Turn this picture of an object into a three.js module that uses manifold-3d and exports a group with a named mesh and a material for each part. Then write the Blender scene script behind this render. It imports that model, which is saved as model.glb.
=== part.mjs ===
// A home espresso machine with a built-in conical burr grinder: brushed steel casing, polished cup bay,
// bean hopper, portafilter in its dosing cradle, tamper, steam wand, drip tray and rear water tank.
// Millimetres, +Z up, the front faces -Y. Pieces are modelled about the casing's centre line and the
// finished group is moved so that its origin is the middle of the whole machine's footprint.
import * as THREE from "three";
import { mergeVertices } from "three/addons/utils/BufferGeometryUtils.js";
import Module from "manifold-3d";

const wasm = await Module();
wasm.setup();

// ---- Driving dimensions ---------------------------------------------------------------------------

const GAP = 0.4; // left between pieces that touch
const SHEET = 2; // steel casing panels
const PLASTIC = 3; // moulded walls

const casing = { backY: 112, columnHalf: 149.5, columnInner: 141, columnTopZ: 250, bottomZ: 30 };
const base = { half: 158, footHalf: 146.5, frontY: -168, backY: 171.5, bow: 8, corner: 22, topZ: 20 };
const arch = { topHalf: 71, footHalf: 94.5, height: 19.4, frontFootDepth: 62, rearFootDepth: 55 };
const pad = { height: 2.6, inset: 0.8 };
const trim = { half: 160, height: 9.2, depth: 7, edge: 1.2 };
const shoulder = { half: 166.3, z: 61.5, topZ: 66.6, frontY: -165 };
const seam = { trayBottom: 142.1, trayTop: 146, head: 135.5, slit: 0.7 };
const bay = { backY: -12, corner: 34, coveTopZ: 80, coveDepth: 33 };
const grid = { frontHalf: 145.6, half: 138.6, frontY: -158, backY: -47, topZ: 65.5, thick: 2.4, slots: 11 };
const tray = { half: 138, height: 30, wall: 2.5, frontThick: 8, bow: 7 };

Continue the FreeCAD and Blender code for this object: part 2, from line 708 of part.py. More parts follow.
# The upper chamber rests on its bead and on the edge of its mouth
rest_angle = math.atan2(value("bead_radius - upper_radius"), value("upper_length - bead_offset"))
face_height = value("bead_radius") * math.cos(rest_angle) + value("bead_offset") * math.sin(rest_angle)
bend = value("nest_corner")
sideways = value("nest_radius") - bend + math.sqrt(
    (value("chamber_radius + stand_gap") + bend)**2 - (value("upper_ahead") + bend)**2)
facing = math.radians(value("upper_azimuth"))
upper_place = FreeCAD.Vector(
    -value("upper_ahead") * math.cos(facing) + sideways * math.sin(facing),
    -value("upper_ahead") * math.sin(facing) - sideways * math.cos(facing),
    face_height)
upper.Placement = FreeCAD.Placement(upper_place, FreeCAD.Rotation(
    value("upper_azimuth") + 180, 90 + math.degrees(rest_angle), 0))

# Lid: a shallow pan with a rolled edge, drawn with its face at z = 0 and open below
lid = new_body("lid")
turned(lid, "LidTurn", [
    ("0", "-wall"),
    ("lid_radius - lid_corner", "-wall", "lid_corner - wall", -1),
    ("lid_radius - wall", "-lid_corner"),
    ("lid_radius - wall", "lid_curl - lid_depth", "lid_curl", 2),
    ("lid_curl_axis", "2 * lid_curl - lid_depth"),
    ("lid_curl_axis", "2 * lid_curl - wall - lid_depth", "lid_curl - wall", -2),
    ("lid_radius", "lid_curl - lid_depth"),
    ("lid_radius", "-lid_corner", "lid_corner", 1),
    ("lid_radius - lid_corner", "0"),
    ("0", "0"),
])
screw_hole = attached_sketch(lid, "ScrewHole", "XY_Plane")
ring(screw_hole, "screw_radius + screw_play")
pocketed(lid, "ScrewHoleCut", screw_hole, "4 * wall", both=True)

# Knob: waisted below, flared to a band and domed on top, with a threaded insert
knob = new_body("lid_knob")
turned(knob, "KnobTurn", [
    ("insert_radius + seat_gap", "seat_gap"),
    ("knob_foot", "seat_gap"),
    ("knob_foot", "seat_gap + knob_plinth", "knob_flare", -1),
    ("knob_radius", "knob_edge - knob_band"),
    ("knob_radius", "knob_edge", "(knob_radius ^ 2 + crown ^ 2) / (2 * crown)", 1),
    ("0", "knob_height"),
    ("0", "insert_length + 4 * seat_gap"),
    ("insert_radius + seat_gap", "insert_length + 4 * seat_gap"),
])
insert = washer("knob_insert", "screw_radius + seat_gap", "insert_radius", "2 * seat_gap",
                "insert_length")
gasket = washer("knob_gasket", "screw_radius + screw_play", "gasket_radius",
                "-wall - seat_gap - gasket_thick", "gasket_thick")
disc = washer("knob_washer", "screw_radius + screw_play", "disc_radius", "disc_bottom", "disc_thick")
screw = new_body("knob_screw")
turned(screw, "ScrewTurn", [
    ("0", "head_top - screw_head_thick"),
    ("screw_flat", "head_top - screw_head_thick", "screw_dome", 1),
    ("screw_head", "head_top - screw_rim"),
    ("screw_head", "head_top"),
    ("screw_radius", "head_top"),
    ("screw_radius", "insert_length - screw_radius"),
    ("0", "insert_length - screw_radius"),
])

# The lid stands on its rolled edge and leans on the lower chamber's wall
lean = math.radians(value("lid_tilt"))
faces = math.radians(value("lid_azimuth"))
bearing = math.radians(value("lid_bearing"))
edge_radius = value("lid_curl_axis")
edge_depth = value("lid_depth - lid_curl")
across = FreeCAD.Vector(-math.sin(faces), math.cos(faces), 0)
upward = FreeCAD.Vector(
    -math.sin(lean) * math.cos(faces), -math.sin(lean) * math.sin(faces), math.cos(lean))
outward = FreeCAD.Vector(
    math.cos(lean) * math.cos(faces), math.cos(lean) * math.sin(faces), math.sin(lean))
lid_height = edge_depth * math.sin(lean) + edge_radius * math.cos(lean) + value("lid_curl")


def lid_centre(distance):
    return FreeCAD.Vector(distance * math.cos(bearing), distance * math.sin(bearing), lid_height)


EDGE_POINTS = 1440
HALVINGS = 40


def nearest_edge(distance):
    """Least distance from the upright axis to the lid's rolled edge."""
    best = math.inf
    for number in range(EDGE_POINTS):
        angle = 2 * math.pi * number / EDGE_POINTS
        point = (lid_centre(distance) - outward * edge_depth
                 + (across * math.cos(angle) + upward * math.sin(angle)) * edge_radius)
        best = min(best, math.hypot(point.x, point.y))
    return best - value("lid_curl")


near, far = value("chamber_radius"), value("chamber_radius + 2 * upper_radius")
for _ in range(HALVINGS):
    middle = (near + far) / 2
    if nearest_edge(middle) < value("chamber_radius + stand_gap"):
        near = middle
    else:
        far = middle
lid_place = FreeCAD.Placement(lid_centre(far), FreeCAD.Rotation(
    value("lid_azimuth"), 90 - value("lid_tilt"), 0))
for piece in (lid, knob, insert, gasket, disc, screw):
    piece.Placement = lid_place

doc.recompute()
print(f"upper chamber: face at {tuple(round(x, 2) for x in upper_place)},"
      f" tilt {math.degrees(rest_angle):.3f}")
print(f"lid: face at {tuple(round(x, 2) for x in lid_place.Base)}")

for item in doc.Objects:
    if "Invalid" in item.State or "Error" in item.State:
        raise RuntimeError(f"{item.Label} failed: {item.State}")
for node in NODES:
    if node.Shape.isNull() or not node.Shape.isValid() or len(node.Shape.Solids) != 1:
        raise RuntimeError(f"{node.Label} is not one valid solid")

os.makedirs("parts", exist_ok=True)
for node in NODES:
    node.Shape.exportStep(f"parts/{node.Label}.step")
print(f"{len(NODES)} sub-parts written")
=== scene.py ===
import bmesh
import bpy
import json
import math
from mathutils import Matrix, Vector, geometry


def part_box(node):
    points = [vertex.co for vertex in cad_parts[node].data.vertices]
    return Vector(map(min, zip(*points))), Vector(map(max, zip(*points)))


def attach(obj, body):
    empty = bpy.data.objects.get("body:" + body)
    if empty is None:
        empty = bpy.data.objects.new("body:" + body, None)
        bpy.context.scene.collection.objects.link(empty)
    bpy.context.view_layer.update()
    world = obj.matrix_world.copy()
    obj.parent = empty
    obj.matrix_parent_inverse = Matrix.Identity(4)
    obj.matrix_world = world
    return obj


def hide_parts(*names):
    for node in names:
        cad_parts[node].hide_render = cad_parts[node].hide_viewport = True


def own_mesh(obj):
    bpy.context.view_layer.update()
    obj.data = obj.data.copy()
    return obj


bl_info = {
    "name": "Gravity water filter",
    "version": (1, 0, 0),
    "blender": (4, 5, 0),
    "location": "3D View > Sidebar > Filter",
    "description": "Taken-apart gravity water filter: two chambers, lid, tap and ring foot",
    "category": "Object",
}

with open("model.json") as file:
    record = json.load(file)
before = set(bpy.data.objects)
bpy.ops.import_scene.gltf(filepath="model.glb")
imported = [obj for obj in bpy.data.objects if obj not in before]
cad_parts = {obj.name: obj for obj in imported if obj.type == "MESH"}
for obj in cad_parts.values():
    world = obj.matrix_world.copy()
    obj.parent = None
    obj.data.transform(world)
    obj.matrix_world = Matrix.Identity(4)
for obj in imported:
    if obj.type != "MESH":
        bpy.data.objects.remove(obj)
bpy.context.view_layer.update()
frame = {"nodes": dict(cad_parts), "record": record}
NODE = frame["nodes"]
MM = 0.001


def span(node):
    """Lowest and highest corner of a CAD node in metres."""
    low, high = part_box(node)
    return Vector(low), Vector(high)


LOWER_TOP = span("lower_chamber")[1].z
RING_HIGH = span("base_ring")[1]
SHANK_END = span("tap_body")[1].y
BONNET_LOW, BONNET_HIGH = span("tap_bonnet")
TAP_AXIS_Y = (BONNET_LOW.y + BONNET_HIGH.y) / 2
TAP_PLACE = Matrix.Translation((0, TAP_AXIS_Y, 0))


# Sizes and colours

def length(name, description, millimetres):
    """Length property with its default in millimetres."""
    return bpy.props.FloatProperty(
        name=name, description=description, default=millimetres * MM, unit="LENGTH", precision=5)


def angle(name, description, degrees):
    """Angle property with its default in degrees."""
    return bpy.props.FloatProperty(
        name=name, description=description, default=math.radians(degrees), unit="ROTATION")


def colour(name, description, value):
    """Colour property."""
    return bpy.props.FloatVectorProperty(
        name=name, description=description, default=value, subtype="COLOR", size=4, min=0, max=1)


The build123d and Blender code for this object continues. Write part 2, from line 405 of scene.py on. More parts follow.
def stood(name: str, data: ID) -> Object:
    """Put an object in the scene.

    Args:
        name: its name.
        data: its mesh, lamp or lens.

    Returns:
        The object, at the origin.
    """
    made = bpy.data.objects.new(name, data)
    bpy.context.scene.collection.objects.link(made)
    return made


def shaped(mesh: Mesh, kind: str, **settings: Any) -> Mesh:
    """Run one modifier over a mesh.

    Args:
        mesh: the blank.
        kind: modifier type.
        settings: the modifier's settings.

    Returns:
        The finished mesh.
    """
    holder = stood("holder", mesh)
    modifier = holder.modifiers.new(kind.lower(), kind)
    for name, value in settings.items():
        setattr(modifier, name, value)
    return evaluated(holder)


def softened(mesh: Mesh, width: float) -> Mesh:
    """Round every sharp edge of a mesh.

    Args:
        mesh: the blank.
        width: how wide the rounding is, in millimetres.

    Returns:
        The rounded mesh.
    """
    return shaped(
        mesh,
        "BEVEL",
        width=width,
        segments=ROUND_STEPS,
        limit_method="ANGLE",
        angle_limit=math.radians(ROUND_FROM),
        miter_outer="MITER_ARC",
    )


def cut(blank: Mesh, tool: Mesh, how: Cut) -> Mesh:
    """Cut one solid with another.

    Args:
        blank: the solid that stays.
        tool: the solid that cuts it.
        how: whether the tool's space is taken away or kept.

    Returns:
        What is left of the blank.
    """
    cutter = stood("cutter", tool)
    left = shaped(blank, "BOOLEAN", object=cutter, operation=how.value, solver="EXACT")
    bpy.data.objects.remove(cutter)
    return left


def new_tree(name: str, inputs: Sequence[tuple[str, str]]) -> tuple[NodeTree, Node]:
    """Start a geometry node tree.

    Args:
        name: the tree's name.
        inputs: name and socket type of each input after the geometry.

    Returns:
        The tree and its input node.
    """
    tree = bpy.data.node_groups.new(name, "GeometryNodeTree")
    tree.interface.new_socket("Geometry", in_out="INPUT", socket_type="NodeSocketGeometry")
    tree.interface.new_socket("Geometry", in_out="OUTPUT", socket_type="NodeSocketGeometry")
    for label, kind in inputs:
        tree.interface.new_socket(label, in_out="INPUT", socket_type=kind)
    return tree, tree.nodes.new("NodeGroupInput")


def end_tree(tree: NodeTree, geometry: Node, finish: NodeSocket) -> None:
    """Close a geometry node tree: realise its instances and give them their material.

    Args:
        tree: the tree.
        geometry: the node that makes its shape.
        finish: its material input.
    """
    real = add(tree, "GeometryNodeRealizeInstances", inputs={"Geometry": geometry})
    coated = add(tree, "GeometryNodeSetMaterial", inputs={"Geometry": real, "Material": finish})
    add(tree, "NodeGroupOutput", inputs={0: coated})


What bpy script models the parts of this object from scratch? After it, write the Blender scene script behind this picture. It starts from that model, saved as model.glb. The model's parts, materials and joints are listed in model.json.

* * *

Goal of the exercise
Above are the entries. Quote exactly the lines from the one bearing "for item in" through the one bearing "zip(*points))), Vector(map(max, zip(*points)))".

Written response
for item in doc.Objects:
    if "Invalid" in item.State or "Error" in item.State:
        raise RuntimeError(f"{item.Label} failed: {item.State}")
for node in NODES:
    if node.Shape.isNull() or not node.Shape.isValid() or len(node.Shape.Solids) != 1:
        raise RuntimeError(f"{node.Label} is not one valid solid")

os.makedirs("parts", exist_ok=True)
for node in NODES:
    node.Shape.exportStep(f"parts/{node.Label}.step")
print(f"{len(NODES)} sub-parts written")
=== scene.py ===
import bmesh
import bpy
import json
import math
from mathutils import Matrix, Vector, geometry


def part_box(node):
    points = [vertex.co for vertex in cad_parts[node].data.vertices]
    return Vector(map(min, zip(*points))), Vector(map(max, zip(*points)))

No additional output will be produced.